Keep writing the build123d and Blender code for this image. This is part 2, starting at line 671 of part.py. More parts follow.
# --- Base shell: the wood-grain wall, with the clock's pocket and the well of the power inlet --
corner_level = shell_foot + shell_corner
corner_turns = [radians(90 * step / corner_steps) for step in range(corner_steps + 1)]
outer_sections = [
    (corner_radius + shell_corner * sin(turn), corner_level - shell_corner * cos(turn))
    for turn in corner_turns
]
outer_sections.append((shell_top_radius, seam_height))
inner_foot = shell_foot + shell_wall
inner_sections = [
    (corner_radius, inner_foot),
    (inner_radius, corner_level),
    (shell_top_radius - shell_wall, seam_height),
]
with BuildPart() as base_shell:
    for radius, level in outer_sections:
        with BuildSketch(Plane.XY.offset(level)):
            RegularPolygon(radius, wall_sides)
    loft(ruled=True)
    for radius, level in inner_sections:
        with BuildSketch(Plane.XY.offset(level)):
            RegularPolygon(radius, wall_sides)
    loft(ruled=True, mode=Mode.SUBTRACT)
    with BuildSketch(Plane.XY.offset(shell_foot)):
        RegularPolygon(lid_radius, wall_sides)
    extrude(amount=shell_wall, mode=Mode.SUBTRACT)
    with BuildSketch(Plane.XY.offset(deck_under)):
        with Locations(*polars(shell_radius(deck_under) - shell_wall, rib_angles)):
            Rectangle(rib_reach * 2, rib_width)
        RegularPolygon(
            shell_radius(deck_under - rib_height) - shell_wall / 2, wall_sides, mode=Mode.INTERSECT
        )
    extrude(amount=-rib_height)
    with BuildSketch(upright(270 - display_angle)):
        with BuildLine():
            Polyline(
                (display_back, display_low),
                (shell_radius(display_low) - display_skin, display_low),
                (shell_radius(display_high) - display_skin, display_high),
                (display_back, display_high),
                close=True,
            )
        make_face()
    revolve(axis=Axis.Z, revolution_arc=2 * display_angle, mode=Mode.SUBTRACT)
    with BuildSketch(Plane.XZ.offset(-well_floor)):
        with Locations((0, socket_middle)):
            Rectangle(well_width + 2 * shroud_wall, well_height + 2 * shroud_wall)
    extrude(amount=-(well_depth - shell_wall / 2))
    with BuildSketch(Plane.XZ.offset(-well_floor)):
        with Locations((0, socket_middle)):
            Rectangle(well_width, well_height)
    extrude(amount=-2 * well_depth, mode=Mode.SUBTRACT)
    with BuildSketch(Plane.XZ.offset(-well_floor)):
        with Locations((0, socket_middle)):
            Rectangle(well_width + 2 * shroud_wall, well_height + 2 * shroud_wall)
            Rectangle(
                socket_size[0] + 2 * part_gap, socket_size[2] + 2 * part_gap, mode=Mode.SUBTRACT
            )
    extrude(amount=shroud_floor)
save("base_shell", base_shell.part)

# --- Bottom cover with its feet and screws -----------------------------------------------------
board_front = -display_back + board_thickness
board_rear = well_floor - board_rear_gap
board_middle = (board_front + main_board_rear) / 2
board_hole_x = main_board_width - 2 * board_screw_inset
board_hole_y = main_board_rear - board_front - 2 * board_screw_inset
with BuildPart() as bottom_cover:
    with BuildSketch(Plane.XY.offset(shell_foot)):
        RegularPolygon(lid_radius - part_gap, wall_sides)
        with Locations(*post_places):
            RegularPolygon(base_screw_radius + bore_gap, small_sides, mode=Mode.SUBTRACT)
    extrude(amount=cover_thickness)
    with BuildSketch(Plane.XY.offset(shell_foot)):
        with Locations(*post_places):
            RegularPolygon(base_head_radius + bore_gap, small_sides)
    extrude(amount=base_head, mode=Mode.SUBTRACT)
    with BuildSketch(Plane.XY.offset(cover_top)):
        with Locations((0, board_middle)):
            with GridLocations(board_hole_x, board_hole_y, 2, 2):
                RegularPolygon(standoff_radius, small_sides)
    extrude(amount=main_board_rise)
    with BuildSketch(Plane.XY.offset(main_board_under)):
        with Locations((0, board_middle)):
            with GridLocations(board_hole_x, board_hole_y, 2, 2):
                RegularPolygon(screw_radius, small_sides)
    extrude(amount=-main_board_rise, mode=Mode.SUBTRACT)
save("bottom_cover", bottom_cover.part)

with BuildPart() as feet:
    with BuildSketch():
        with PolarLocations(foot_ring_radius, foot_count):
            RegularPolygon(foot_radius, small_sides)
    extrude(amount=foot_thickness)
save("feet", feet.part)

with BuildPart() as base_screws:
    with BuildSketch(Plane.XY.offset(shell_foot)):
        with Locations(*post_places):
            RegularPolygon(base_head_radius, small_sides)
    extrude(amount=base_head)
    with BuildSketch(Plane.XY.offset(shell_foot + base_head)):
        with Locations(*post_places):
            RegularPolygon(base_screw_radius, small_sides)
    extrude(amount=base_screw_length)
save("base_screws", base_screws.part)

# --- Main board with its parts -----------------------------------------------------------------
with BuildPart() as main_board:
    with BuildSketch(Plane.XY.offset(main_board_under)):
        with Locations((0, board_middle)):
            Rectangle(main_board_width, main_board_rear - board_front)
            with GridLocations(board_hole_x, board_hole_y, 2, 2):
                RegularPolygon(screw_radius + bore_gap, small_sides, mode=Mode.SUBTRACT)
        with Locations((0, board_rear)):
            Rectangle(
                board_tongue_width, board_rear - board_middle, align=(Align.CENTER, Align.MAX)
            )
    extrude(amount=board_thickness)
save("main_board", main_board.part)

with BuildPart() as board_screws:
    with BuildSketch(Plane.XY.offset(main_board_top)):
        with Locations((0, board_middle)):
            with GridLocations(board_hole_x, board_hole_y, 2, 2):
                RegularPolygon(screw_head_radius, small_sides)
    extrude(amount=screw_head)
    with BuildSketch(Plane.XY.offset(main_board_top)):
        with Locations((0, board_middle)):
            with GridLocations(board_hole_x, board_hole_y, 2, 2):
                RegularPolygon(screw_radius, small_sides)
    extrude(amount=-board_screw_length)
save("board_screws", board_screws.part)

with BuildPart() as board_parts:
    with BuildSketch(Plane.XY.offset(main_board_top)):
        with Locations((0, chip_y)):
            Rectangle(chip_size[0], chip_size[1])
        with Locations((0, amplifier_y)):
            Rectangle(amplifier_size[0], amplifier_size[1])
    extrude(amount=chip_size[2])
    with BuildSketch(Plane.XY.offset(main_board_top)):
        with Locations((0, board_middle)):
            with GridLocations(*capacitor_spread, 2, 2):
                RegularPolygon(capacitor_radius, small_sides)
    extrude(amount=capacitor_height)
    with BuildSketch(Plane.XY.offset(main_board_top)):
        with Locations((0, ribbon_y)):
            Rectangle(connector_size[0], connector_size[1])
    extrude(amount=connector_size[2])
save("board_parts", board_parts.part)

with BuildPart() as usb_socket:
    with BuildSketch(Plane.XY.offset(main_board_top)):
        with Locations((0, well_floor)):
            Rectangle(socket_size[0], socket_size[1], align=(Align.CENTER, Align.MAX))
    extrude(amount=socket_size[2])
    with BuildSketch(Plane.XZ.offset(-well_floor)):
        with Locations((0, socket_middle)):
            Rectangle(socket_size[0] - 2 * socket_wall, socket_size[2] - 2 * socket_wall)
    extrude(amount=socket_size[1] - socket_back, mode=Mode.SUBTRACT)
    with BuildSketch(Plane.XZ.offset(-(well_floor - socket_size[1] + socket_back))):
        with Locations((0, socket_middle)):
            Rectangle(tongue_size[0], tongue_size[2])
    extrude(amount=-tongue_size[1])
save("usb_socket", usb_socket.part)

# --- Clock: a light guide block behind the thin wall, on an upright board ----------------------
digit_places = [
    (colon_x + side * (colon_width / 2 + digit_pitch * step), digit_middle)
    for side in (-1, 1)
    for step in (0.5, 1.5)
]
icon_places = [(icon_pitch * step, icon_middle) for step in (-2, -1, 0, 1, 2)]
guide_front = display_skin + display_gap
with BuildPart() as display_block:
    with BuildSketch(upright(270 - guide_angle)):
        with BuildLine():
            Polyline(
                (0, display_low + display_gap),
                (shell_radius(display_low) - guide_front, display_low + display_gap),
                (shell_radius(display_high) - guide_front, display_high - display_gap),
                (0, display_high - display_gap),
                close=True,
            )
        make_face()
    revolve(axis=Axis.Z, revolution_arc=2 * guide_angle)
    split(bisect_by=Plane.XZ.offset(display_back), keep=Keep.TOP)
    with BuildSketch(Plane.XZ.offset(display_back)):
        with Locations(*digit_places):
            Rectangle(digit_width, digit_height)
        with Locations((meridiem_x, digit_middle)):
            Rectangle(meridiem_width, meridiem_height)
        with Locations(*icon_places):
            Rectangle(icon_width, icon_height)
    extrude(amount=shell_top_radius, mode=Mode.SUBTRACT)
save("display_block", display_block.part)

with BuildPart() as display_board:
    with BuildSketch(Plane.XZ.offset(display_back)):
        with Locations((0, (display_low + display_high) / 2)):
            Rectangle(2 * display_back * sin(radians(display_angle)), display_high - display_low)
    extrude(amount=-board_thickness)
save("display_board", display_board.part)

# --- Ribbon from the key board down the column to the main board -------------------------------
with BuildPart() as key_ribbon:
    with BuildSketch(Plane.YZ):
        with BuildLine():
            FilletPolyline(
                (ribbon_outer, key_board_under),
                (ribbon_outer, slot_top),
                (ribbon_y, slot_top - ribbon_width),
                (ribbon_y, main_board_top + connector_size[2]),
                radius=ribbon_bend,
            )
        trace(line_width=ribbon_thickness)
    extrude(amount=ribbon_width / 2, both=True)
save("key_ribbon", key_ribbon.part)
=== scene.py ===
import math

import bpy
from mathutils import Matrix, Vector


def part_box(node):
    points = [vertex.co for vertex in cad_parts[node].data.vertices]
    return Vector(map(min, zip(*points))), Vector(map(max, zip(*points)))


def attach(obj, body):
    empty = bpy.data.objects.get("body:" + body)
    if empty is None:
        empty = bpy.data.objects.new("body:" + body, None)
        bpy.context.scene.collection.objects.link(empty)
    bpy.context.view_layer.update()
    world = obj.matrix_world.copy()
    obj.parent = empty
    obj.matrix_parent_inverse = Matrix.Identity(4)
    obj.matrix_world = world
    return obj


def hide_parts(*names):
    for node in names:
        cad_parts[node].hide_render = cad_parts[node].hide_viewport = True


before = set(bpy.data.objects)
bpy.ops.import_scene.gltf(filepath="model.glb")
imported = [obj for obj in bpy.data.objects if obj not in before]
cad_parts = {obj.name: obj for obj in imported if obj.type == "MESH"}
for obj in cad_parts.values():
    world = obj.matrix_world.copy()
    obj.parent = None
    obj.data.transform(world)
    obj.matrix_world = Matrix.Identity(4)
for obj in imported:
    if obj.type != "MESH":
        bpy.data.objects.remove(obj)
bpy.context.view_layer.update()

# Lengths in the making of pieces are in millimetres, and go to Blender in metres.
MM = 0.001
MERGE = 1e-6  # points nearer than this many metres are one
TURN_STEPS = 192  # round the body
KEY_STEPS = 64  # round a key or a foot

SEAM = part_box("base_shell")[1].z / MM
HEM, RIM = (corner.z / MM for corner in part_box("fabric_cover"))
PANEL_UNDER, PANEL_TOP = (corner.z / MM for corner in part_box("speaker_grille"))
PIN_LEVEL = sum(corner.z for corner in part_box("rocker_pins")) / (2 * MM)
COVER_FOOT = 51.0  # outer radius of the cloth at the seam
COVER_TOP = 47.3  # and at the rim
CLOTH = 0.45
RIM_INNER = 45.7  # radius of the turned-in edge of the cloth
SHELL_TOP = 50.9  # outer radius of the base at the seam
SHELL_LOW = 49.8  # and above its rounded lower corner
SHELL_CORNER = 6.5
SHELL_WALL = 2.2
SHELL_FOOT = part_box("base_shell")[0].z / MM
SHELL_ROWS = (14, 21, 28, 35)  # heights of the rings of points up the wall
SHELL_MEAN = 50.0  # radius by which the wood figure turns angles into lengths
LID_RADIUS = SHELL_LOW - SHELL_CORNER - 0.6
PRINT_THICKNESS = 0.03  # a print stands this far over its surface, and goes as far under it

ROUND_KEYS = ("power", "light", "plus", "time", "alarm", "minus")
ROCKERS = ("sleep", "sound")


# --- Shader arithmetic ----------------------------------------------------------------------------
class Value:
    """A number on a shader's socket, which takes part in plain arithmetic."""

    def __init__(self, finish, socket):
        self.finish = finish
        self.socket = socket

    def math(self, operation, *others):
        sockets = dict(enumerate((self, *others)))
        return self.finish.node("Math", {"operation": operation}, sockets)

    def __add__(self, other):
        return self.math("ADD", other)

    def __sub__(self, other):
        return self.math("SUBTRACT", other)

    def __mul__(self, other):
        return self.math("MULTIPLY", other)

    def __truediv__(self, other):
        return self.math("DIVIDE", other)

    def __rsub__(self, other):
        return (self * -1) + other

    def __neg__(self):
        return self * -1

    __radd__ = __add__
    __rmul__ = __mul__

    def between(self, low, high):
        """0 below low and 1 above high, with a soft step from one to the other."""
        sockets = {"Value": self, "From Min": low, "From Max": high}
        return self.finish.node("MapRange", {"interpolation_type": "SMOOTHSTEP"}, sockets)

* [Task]
Transcribe, exactly and exclusively, the run of lines that opens with the line bearing "obj.parent = None" and closes with the line bearing "KEY_STEPS = 64".

* [Exercise result]
    obj.parent = None
    obj.data.transform(world)
    obj.matrix_world = Matrix.Identity(4)
for obj in imported:
    if obj.type != "MESH":
        bpy.data.objects.remove(obj)
bpy.context.view_layer.update()

# Lengths in the making of pieces are in millimetres, and go to Blender in metres.
MM = 0.001
MERGE = 1e-6  # points nearer than this many metres are one
TURN_STEPS = 192  # round the body
KEY_STEPS = 64  # round a key or a foot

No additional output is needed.